KELSEY: I’m sure a lot of things are top secret now that you guys are filming, but is there anything that you can reveal about your character or the show so far?

BRODY: He’s pretty tight with that, but that said, I can’t say that there are any bombshell revelations to be had. I’m playing Batman. That’s about all.

KELSEY: Since this is for Amazon, how do you think Whit’s universe will translate to a television format rather than the cinema?

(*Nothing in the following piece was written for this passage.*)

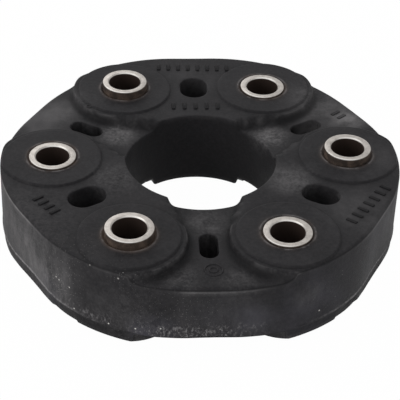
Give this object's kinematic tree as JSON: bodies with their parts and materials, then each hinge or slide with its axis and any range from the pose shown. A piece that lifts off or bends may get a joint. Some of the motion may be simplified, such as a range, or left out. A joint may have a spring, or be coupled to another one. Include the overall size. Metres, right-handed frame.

BRODY: I think it’s great. First of all, he’s a writer by nature. He’s an auteur in the sense of you can completely tell who wrote and directed everything. It’s so distinct. His signature is over everything he does, but first and foremost, above all else, he’s a man of the written word. Even though now television is allowing, when I say television, I mean serialized stuff on all these cable channels, is allowing directors a lot more freedom in terms of what they want to do with the look and feel and camera and they can get a lot more creative that way. Still, a serialized format is a writer’s medium, first and foremost. It’s the writing that is going to make it special, and stand the test of episodes, and so I think he’ll thrive because he’s just a great writer. It makes his stuff more valuable that he’s worked so little, so infrequently over the past 25 years. He only has four movies to his name, even though he’s kind of this great cult figure.

What is so great is that if we end up doing this series, I feel like we’ll have so much Whit, for everyone who’s a fan and I’m nothing if not a huge fan. It’s not just one half hour. We get almost more Whit Stillman than has existed before now, period. If we do just one season, it’s going to equal his output thus far. So I’m really excited just to have more of his work and I think that it’s so precious, because it is kind of precious, but also because it is so scarce. Again, which I like! [laughs] I like great directors who are scarce. Prolific ones are nice too but for me, there’s something about the scarcity that makes it all the more valuable.